The formal organization of Tchaikovsky’s trio is novel and entirely satisfying. It may be regarded as a two-movement work though the second movement comprises two labeled sections essentially making an overall ternary design. Titled Pezzo elegiaco (Elegiac Piece), the first movement is a sweeping narrative featuring three delicious themes in a long exposition that is repeated with some variation, an agitated coda and the feeling of improvisational development interpolated throughout. The second movement is a monumental series of eleven variations on an equally winning folk-like theme with the last section titled Variazione Finale e Coda providing a glorious, nearly orchestral apotheosis of the theme that segues into a power recurrence of the opening elegy and the subjugation of all light into dark grief. The variations are nothing short of brilliant.
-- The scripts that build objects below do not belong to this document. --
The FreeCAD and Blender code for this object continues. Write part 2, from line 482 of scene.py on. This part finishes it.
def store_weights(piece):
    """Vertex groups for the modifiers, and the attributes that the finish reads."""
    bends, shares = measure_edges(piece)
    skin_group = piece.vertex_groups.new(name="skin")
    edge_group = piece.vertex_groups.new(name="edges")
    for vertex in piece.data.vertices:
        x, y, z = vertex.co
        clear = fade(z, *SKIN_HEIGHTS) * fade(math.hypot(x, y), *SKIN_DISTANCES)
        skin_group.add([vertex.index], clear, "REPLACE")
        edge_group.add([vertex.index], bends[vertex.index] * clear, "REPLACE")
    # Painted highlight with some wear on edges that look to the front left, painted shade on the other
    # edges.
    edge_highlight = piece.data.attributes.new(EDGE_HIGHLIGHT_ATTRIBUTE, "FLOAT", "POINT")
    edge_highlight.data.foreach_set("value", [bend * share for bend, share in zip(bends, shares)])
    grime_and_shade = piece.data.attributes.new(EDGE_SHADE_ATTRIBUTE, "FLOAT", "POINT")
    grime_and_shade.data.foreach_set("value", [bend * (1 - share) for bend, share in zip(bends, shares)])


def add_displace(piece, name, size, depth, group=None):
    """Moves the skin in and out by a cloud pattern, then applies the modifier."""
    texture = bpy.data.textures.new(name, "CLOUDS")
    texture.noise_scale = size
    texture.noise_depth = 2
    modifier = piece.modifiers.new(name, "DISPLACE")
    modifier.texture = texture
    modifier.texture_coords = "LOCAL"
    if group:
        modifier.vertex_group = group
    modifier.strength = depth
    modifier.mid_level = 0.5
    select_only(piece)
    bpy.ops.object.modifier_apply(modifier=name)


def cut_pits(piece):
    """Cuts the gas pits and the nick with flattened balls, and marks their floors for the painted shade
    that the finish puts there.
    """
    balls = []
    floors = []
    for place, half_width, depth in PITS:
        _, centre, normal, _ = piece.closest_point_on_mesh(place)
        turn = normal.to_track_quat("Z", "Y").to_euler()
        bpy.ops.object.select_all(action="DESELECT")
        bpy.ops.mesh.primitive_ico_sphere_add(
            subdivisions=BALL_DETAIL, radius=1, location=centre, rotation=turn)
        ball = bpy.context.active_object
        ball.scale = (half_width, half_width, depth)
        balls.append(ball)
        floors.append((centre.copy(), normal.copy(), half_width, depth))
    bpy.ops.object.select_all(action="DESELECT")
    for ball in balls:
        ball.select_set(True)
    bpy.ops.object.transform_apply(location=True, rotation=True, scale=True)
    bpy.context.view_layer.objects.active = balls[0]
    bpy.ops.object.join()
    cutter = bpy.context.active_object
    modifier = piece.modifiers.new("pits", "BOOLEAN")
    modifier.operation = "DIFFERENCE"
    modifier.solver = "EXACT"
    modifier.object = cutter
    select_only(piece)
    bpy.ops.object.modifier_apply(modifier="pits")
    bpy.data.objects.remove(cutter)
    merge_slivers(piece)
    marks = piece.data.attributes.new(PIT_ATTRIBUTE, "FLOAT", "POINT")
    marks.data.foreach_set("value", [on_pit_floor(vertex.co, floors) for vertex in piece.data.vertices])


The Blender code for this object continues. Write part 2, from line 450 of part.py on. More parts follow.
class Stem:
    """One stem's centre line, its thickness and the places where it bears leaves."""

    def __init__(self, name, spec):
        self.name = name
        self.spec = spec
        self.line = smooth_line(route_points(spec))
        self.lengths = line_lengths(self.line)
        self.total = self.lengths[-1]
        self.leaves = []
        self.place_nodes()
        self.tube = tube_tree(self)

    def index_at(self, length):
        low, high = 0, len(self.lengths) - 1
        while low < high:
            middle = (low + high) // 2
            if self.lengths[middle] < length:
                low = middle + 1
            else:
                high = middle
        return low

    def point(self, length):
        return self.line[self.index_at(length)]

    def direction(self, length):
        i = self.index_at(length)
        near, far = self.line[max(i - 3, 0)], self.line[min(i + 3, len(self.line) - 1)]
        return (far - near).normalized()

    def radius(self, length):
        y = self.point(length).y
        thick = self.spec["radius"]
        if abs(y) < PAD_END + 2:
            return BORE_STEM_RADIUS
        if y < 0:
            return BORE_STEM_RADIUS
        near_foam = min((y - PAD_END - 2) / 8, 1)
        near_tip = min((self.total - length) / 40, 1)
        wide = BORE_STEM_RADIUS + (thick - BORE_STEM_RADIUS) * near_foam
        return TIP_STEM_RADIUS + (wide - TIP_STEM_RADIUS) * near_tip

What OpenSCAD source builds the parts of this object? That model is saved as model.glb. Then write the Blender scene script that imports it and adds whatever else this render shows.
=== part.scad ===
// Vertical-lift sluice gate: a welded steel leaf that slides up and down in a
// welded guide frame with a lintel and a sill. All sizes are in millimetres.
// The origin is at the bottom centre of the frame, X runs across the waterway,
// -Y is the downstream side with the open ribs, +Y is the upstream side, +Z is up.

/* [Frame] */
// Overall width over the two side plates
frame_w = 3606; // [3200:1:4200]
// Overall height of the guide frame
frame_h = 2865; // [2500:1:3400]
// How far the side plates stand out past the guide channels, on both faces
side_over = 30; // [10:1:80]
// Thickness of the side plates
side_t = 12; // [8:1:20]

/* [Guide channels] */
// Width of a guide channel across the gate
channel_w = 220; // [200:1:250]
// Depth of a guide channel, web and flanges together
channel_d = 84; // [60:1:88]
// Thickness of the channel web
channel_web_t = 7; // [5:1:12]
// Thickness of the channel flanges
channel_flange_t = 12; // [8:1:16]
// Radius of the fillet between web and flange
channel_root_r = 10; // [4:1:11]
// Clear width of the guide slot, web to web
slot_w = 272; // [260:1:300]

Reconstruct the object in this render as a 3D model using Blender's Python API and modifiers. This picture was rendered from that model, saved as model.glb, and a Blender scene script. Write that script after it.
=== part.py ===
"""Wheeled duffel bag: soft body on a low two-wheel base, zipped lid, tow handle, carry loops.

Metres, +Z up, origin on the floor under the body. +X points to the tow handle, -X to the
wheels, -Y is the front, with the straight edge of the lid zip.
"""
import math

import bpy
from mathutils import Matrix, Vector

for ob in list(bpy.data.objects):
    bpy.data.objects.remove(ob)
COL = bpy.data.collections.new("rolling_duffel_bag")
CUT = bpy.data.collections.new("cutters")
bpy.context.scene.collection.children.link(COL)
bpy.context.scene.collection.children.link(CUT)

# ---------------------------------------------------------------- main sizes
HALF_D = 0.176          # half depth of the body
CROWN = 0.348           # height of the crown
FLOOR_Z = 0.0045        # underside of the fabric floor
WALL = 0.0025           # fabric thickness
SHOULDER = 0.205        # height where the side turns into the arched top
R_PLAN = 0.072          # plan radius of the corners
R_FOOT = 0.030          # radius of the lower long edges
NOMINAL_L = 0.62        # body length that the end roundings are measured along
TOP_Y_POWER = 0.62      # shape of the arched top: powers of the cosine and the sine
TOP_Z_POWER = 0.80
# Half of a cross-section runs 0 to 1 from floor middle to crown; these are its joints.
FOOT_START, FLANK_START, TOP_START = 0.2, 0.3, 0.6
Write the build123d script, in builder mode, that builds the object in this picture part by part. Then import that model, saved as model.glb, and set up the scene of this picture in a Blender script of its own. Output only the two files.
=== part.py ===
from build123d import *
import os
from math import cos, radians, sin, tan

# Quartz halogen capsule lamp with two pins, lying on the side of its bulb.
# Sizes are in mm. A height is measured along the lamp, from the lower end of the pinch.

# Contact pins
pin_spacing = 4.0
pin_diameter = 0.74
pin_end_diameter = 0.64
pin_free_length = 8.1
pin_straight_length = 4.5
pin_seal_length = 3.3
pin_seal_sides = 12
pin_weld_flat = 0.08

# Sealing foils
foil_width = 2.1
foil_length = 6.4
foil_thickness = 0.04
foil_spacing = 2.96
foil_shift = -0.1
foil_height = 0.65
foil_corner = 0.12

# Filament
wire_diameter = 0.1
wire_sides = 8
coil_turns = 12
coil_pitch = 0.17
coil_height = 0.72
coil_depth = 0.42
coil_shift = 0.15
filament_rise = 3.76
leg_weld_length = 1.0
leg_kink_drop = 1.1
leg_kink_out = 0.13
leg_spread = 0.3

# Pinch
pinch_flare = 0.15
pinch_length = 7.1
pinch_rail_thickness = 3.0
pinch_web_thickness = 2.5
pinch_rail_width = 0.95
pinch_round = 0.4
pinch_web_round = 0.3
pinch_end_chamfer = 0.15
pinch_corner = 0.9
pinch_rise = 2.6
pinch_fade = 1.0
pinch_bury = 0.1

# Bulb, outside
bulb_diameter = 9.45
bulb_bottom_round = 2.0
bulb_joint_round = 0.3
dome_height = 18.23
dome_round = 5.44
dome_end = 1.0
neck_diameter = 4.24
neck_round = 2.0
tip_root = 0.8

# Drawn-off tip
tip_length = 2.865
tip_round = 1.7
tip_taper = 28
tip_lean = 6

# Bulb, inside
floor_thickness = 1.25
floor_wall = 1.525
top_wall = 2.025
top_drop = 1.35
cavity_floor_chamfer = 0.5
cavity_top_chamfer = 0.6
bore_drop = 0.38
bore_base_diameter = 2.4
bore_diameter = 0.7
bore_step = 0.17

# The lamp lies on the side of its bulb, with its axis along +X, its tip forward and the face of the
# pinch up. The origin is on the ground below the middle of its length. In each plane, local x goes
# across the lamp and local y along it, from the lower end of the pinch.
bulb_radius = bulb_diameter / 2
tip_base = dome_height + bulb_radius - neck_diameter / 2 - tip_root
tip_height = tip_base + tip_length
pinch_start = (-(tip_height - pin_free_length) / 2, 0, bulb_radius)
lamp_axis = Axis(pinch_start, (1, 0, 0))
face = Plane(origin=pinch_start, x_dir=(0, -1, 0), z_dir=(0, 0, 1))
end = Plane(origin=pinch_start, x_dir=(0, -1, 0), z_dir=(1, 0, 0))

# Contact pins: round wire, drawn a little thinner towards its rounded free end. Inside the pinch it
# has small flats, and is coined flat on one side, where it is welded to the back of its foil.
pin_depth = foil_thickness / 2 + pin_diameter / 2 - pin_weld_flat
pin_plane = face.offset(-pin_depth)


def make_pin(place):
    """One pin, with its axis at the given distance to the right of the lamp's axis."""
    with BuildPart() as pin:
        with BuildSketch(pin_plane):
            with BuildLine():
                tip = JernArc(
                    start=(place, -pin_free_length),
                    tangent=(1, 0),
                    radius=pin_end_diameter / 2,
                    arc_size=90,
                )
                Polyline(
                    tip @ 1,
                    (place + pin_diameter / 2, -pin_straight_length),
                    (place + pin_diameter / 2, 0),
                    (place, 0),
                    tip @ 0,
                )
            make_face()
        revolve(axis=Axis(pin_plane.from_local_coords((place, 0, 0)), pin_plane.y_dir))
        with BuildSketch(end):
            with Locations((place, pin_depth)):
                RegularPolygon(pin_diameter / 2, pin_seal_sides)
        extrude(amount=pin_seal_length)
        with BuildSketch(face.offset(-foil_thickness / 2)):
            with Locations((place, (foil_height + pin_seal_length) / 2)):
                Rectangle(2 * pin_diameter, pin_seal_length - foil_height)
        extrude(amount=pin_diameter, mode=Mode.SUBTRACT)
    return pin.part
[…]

The variety of musical treatments and the stunning diversity of expressive character recall the genius of Tchaikovsky’s various orchestral suites demonstrating that his unbridled and seemingly endless inspiration works perfectly within a variation form with its simple constraints. Several commentators have provided an itemized description of the variations that is useful for its interesting highlights including a music box, a waltz with a different tune but the theme as a countermelody, an elaborate fugue, a salon-style mazurka, a delicate lament and a voluminous symphonic final variation.

In the manner of most elegies, the trio beings with sorrow, drifts into a sparkling, nostalgic memory of the departed while still alive, then awakens to the present state of grief deepened by the recall of what was lost. Indeed, Tchaikovsky’s trio published in 1882 established what would become a tradition of Russian elegiac trios including those by Rachmaninoff, Arensky and Shostakovich.